◆ Given material ◆
#####
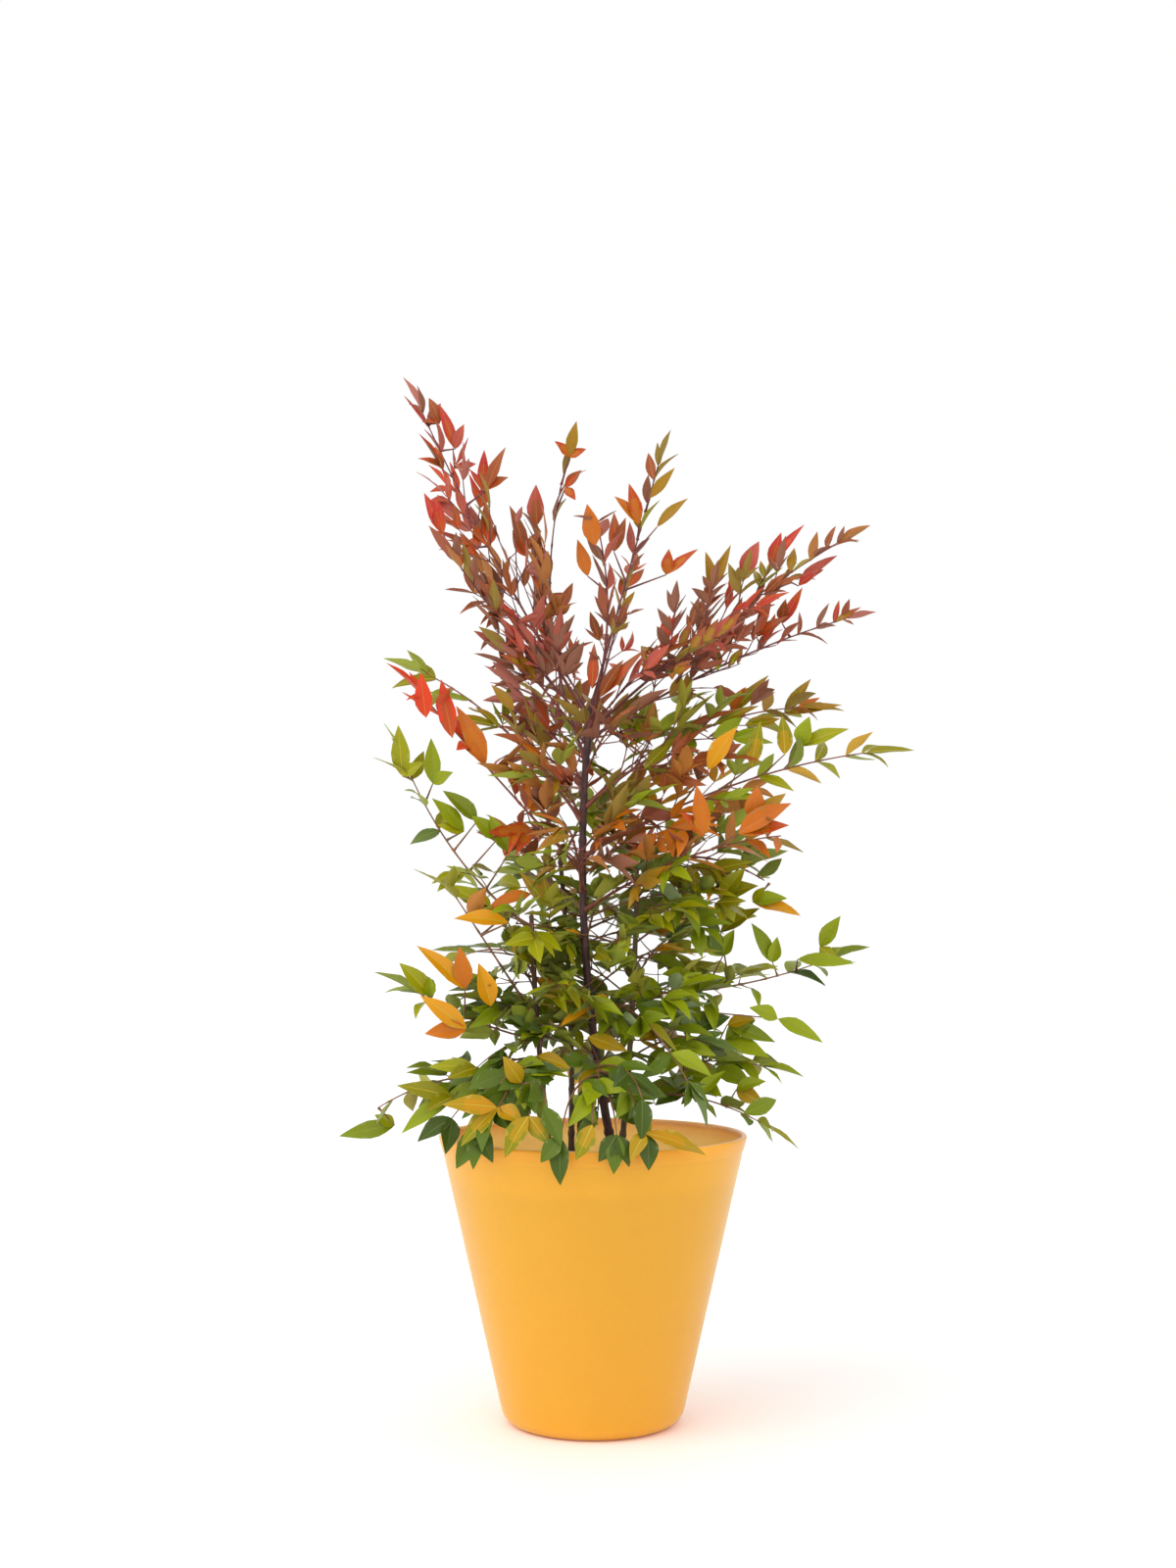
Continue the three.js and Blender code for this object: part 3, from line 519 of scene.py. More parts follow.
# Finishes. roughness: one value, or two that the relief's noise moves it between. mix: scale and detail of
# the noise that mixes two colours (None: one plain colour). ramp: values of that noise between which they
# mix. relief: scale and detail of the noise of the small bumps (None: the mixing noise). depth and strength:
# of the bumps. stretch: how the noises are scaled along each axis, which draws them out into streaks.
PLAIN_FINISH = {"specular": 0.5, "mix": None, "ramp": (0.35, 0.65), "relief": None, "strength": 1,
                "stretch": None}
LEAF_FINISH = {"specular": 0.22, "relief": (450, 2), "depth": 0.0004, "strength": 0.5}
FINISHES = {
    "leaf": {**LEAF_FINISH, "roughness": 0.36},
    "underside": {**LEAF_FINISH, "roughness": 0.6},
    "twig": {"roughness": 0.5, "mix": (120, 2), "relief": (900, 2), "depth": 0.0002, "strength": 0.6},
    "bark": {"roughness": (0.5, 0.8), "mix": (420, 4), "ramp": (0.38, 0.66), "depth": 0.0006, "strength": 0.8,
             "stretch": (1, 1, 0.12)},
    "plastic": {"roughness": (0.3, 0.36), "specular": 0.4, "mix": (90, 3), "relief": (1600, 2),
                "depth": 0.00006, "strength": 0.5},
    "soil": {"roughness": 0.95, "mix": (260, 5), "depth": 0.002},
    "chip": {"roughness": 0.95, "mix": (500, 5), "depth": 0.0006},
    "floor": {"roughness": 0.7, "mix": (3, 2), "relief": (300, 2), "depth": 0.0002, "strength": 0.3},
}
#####
Reproduce the material exactly, with every line intact.

◆ Solved problem ◆
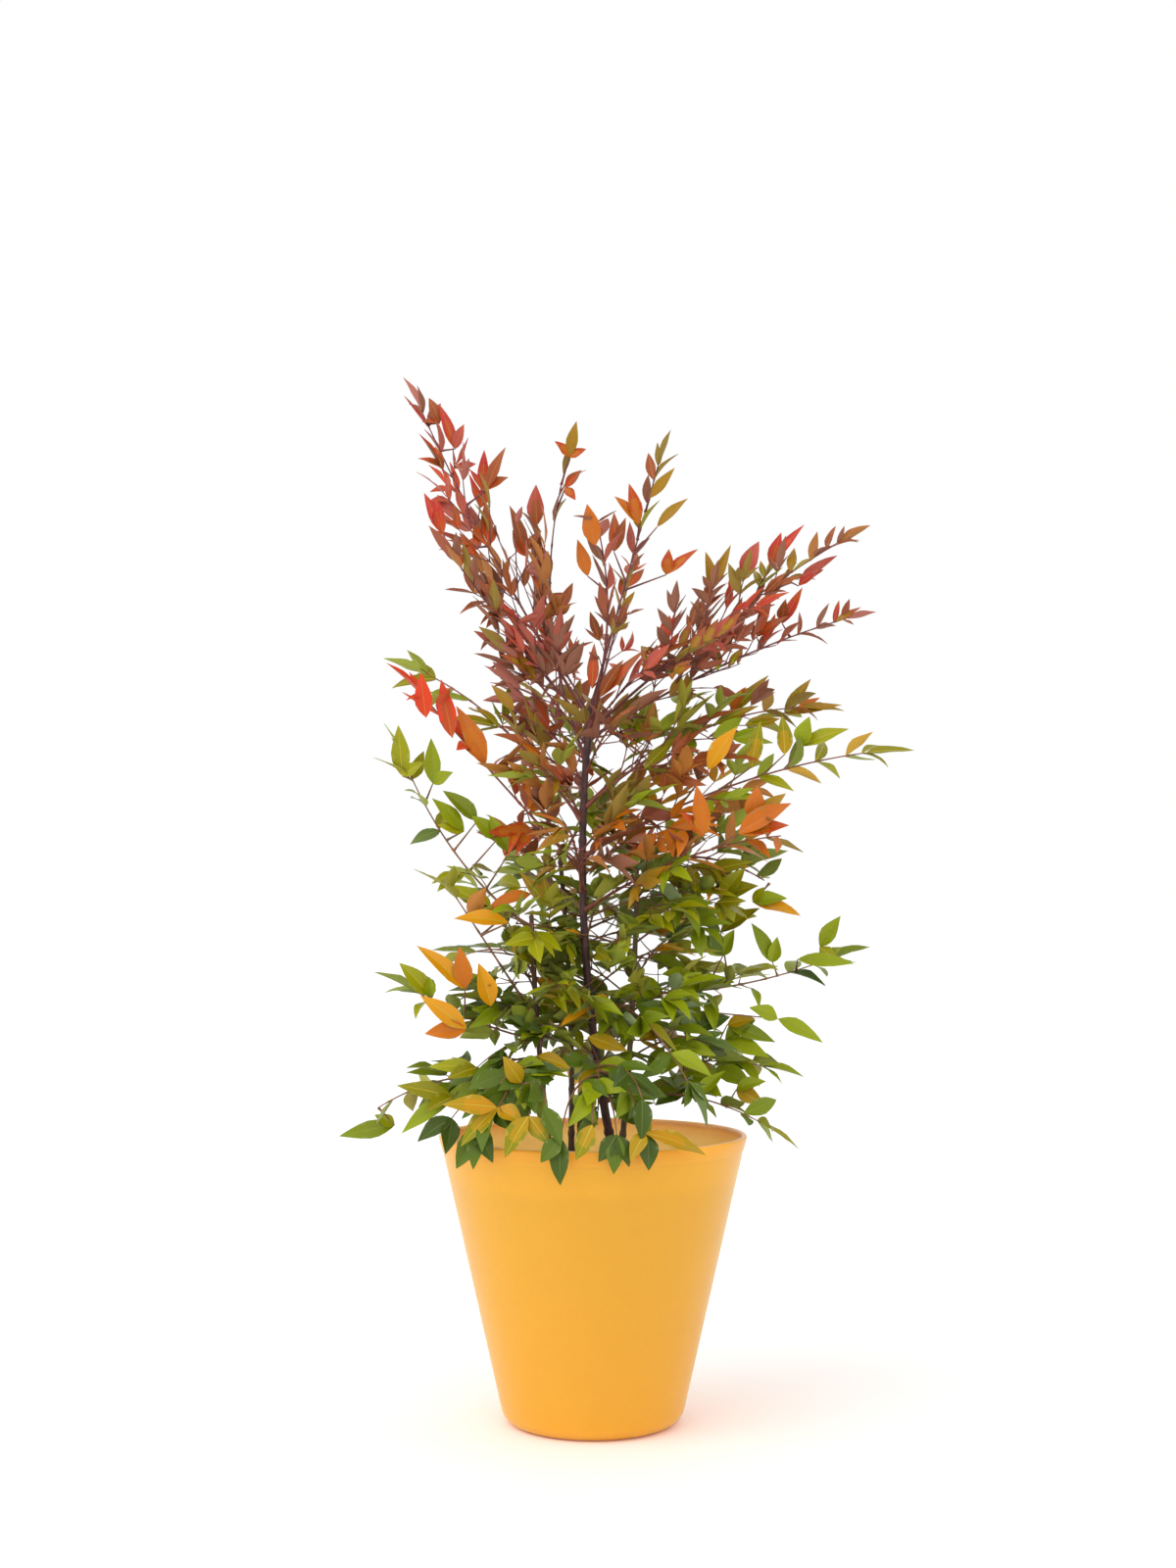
Continue the three.js and Blender code for this object: part 3, from line 519 of scene.py. More parts follow.
# Finishes. roughness: one value, or two that the relief's noise moves it between. mix: scale and detail of
# the noise that mixes two colours (None: one plain colour). ramp: values of that noise between which they
# mix. relief: scale and detail of the noise of the small bumps (None: the mixing noise). depth and strength:
# of the bumps. stretch: how the noises are scaled along each axis, which draws them out into streaks.
PLAIN_FINISH = {"specular": 0.5, "mix": None, "ramp": (0.35, 0.65), "relief": None, "strength": 1,
                "stretch": None}
LEAF_FINISH = {"specular": 0.22, "relief": (450, 2), "depth": 0.0004, "strength": 0.5}
FINISHES = {
    "leaf": {**LEAF_FINISH, "roughness": 0.36},
    "underside": {**LEAF_FINISH, "roughness": 0.6},
    "twig": {"roughness": 0.5, "mix": (120, 2), "relief": (900, 2), "depth": 0.0002, "strength": 0.6},
    "bark": {"roughness": (0.5, 0.8), "mix": (420, 4), "ramp": (0.38, 0.66), "depth": 0.0006, "strength": 0.8,
             "stretch": (1, 1, 0.12)},
    "plastic": {"roughness": (0.3, 0.36), "specular": 0.4, "mix": (90, 3), "relief": (1600, 2),
                "depth": 0.00006, "strength": 0.5},
    "soil": {"roughness": 0.95, "mix": (260, 5), "depth": 0.002},
    "chip": {"roughness": 0.95, "mix": (500, 5), "depth": 0.0006},
    "floor": {"roughness": 0.7, "mix": (3, 2), "relief": (300, 2), "depth": 0.0002, "strength": 0.3},
}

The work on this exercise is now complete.